- Exercise -
Return only the stretch of the material below that begins with the line containing "pieces = [rock] + seated" and ends with the line containing "imported = [obj", exactly; both of those lines belong to it.

- Information shown -
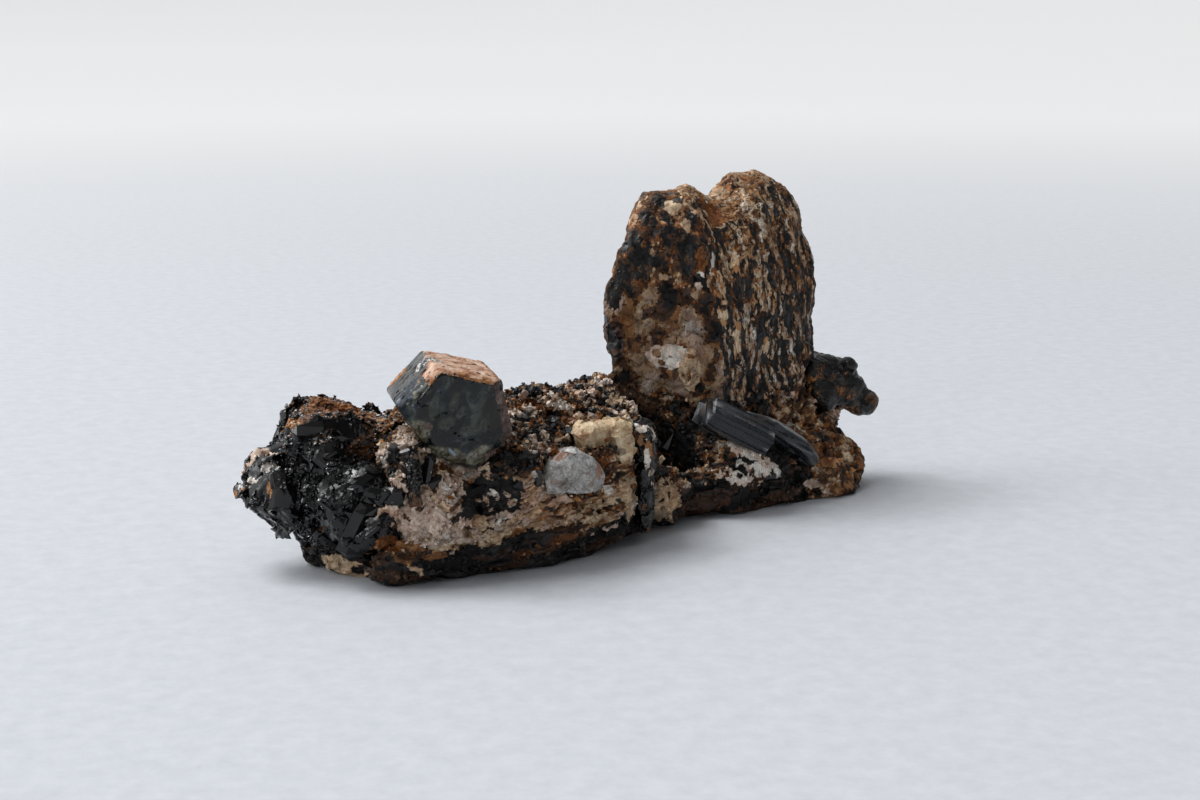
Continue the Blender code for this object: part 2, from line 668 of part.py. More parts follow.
def colour(body):
    tint, roughness = LOOKS[body.name]
    material = bpy.data.materials.new(body.name + "_material")
    material.use_nodes = True
    shader = material.node_tree.nodes["Principled BSDF"]
    shader.inputs["Base Color"].default_value = (*tint, 1.0)
    shader.inputs["Roughness"].default_value = roughness
    shader.inputs["Metallic"].default_value = 0.0
    body.data.materials.clear()
    body.data.materials.append(material)


def main():
    noise.seed_set(NOISE_SEED)
    clear_scene()
    home = new_collection(NAME)
    tools = new_collection("cutters")

    mass = make_schorl_mass(home, tools)
    end = make_end_crystal(home, tools, mass)
    aquamarine = make_aquamarine(home)
    prism = make_prism("schorl_prism", home, PRISM_LEFT, PRISM_RIGHT, PRISM_RADIUS, PRISM_ROLL)
    blade = make_blade(home)
    cut(blade, grown_copy(prism, tools, GAP))
    keep_largest(blade)
    plate = make_plate(home)
    needle = make_prism("schorl_needle", home, NEEDLE_TOP, NEEDLE_FOOT, NEEDLE_RADIUS, NEEDLE_ROLL)
    feldspar = make_feldspar(home)
    quartz = make_quartz(home)
    knobs = make_knobs(home)

    plate_seat = grown_copy(plate, tools, GAP, SEAT_TRIANGLES["schorl_plate"])
    cut(feldspar, plate_seat)
    keep_largest(feldspar)

    seated = [mass, end, aquamarine, prism, blade, plate, needle, feldspar, quartz, knobs]
    seats = [plate_seat if piece is plate else grown_copy(piece, tools, GAP, SEAT_TRIANGLES.get(piece.name))
             for piece in seated]
    rock = make_matrix(home, tools, seats)

    pieces = [rock] + seated
    drop_to_floor(pieces)
    for piece in pieces:
        colour(piece)
    for cutter in tools.objects:
        cutter.hide_render = True
        cutter.display_type = "WIRE"


main()
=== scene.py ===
import math
from collections import namedtuple

import bmesh
import bpy
import numpy as np
from mathutils import Euler, Matrix, Vector
from mathutils.bvhtree import BVHTree


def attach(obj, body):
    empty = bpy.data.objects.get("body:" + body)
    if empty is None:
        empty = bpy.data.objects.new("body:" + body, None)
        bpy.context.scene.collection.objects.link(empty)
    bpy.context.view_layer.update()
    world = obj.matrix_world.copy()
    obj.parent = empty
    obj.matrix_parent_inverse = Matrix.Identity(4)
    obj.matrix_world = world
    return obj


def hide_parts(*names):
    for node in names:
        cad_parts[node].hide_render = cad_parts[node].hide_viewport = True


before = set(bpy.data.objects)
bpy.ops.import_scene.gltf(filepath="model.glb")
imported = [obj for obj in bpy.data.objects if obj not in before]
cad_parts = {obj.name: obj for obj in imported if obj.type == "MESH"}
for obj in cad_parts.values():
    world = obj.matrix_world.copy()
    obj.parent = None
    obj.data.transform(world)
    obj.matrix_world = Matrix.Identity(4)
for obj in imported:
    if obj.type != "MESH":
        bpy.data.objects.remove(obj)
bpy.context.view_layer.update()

MM = 0.001

# Camera at the photograph's angle
CAMERA_PLACE = Vector((-0.0920, -0.1813, 0.0524))
CAMERA_PITCH = math.radians(79)
CAMERA_HEADING = math.radians(-27)
LENS = 60.0
SENSOR = 36.0
PICTURE_WIDTH = 1200
PICTURE_HEIGHT = 800
FOCAL_PIXELS = LENS / SENSOR * PICTURE_WIDTH
CAMERA_TURN = Euler((CAMERA_PITCH, 0.0, CAMERA_HEADING)).to_matrix()
RIGHT = CAMERA_TURN.col[0]
UP = CAMERA_TURN.col[1]
AHEAD = -CAMERA_TURN.col[2]

# Floor, in metres, and the share of its reach that is flat
FLOOR_REACH = 6.0
FLOOR_RISE = 2.2
FLOOR_FLAT = 0.45

# Brightness of the surroundings from the dark front to the bright back
SKY_LEVELS = ((0.25, 0.06), (0.60, 0.21), (0.9, 0.80))

MINERALS = ("dark", "brown", "rust", "tan", "cream", "pink", "white")
PALE = ("cream", "pink", "white")
FIBRES = {"fibres": "cream", "white_fibres": "white"}


# Noise worked out for many points at once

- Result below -
    pieces = [rock] + seated
    drop_to_floor(pieces)
    for piece in pieces:
        colour(piece)
    for cutter in tools.objects:
        cutter.hide_render = True
        cutter.display_type = "WIRE"


main()
=== scene.py ===
import math
from collections import namedtuple

import bmesh
import bpy
import numpy as np
from mathutils import Euler, Matrix, Vector
from mathutils.bvhtree import BVHTree


def attach(obj, body):
    empty = bpy.data.objects.get("body:" + body)
    if empty is None:
        empty = bpy.data.objects.new("body:" + body, None)
        bpy.context.scene.collection.objects.link(empty)
    bpy.context.view_layer.update()
    world = obj.matrix_world.copy()
    obj.parent = empty
    obj.matrix_parent_inverse = Matrix.Identity(4)
    obj.matrix_world = world
    return obj


def hide_parts(*names):
    for node in names:
        cad_parts[node].hide_render = cad_parts[node].hide_viewport = True


before = set(bpy.data.objects)
bpy.ops.import_scene.gltf(filepath="model.glb")
imported = [obj for obj in bpy.data.objects if obj not in before]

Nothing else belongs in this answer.